**DATA EXTRACT**

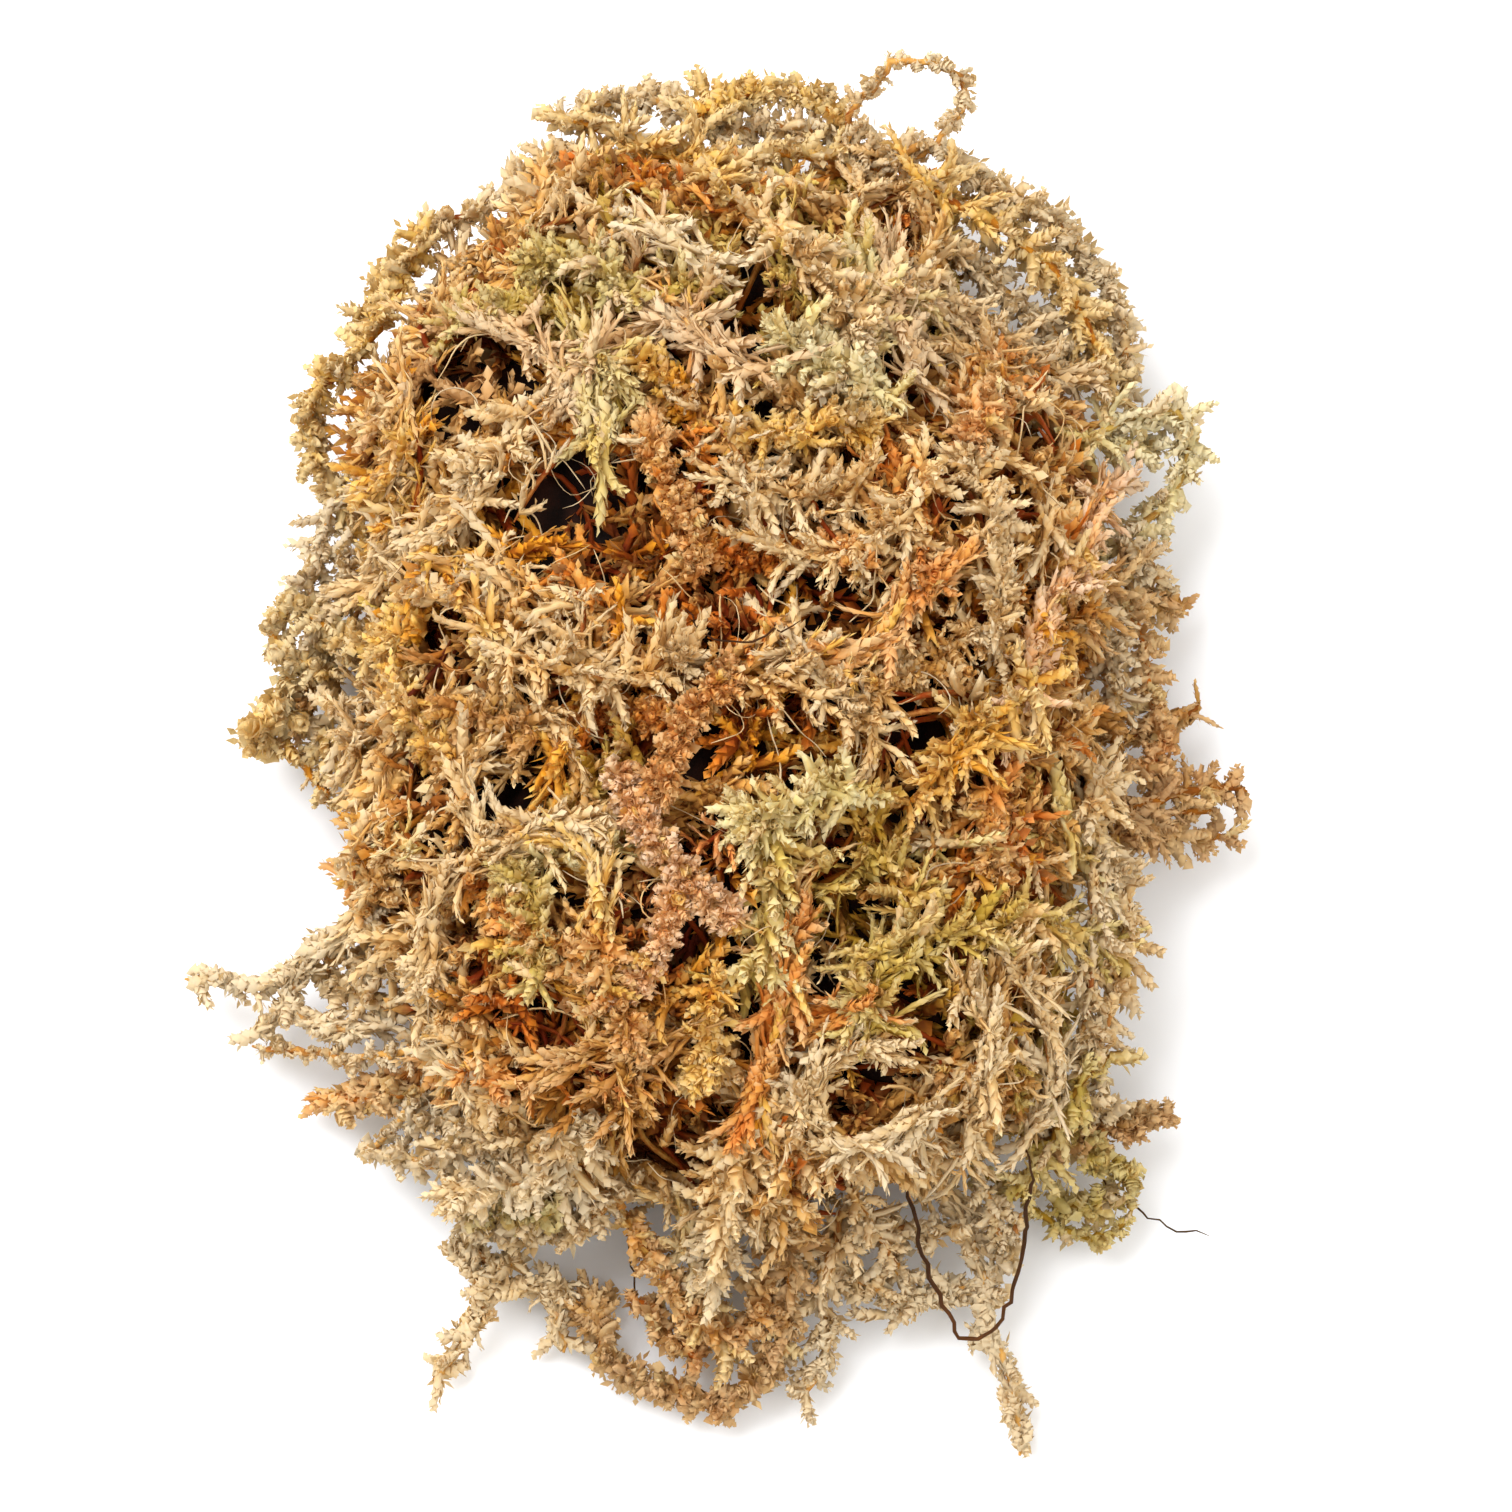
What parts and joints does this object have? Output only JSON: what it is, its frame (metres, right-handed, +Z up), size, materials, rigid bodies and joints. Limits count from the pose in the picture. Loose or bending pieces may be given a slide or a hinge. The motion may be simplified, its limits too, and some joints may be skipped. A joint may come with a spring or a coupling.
{
  "type": "sphagnum moss clump",
  "caption": "Loose, tangled heap of dried sphagnum moss: a matted heart under leafy strands that wander over it, hang down its sides and reach out past its edge.",
  "frame": {"origin": "middle of the small flat spot that the clump rests on, near the point under its weight", "axes": "+Z up, +Y along the clump's length towards the end with the loop, +X across it"},
  "size_m": [0.1628, 0.2138, 0.0614],
  "materials": {
    "heart": "matted dry moss, dull brown",
    "cream": "dry papery leaves, cream",
    "straw": "dry papery leaves, straw",
    "pale_green": "dry papery leaves, pale green",
    "olive": "dry papery leaves, olive-yellow",
    "gold": "dry papery leaves, golden",
    "rust": "dry papery leaves, orange-rust",
    "pink": "dry papery leaves, pinkish rust",
    "mauve": "dry papery leaves, grey-mauve",
    "brown": "dry papery leaves, brown",
    "root": "bare dark fibre"
  },
  "bodies": {
    "root": {"north_east_loop": "straw", "north_rim": "gold", "west_gold_rim": "gold", "olive_rosette": "olive", "olive_wave": "olive", "lilac_wedge": "mauve", "cream_north": "cream", "cream_mid": "pale_green", "gold_rosette": "gold", "stem_fall": "mauve", "east_straw": "straw", "orange_east": "rust", "tan_patch": "straw", "east_arc": "pink", "east_fan": "pale_green", "east_point": "brown", "east_flag": "brown", "east_cream": "cream", "east_spray": "brown", "east_leafy": "olive", "rust_column": "rust", "tan_rope": "straw", "cream_twig": "cream", "rust_bow": "rust", "straw_sweep": "straw", "rust_tuft": "rust", "pink_column": "pink", "gold_diagonal": "gold", "star_green": "pale_green", "straw_river": "straw", "olive_tuft": "olive", "rust_knot": "rust", "twisted_rope": "brown", "olive_river": "olive", "east_strand_low": "cream", "big_curl": "cream", "rust_seam": "rust", "west_loop": "gold", "west_straw": "straw", "west_gold_tuft": "gold", "south_west_reach": "cream", "brown_point": "rust", "pale_hook": "cream", "cream_fingers": "cream", "south_west_leg": "straw", "south_stray": "brown", "cream_fall": "cream", "south_tassel": "straw", "south_tip": "straw", "dark_loop": "root", "south_east_brown": "brown", "south_east_curl": "olive", "skirt_strand_1": "straw", "skirt_strand_2": "rust", "skirt_strand_3": "olive", "skirt_strand_4": "brown", "skirt_strand_5": "straw", "skirt_strand_6": "rust", "skirt_strand_7": "olive", "moss_heart": "heart"}
  },
  "joints": []
}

**SET EXERCISE**
Check every line in the material above for the string "bodies", then give only the number of lines that have it.

**RESULT OF THE EXERCISE**
2